Monday, November 23, 2015


This idea of Using coconut water to ferment Appam comes from Shyamala akka who had contributed this recipe  I actually use coconut water to ferment surnali batter which I had already posted ...Coming to this Appam recipe it was simple and it was simply one of the best recipe ...the original recipe didn't use Poha ...But it's my little change what I have done to this recipe and it came out Perfect !

1 cup Rice
1/2 cup Freshly grated Coconut (I used a little less then 1/2 cup)
1/4 cup Poha
1/2 tsp dry yeast 
water of one coconut 
1/2 tsp sugar + 1/4 tsp for activating yeast
1/4 cup hot water
salt to taste
oil for roasting the dosa


  • Wash and Soak the rice for 4 hours along with coconut water this way water will be fermented and perfect .
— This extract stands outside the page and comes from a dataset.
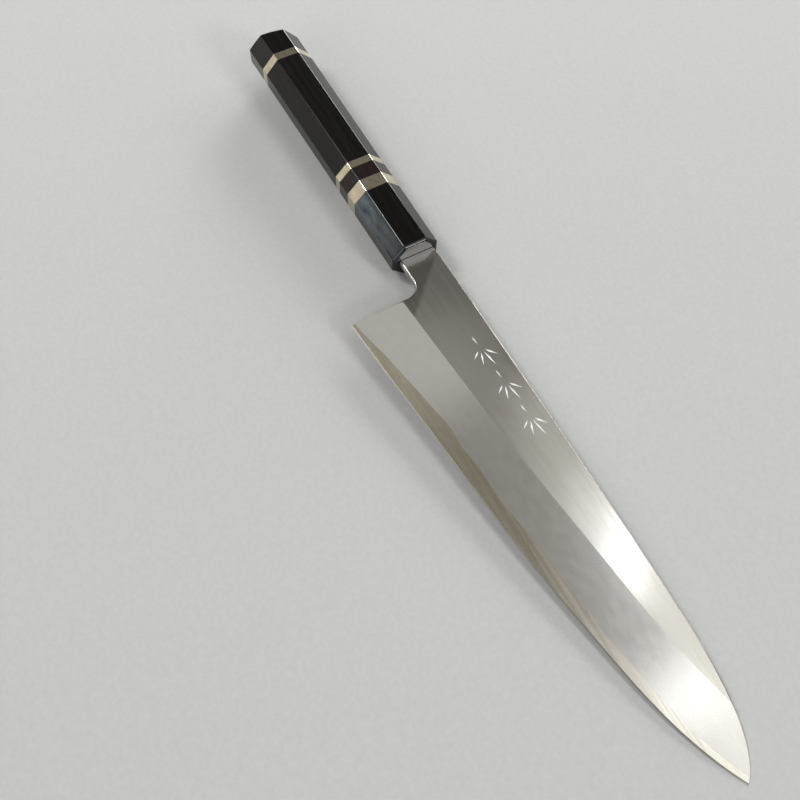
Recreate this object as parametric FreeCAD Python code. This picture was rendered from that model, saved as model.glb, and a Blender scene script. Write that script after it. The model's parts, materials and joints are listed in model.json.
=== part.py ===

  • Soak for Poha for 15 min and then drain out the water and keep 
  • Grind the rice,poha,coconut, with salt and sugar to a very fine paste
  • Add hot water and sugar to a yeast and keep it aside for 5 min and then mix it in the batter.
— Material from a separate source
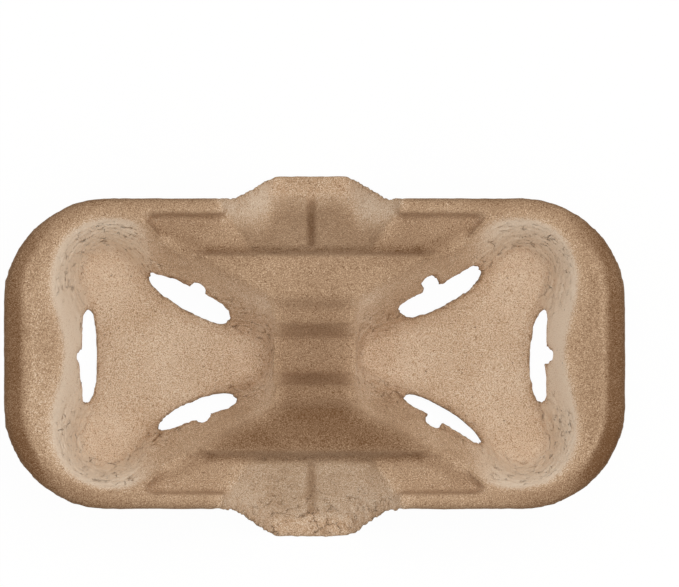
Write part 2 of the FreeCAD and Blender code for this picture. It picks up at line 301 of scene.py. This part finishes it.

  • Ferment it overnight and take out the dosa next morning in an appam pan  grease it properly with oil with the help of the kitchen tissue . When it is hot  simmer it drop 1 ladle full the batter and circulate well making sure the batter is spread evenly all over the appam pan (you have to do it quickly here . cover and cook drizzled with little oil .
  • Take out when the edges start getting a little Crisp.
  • Serve with stew or chutney of your Choice.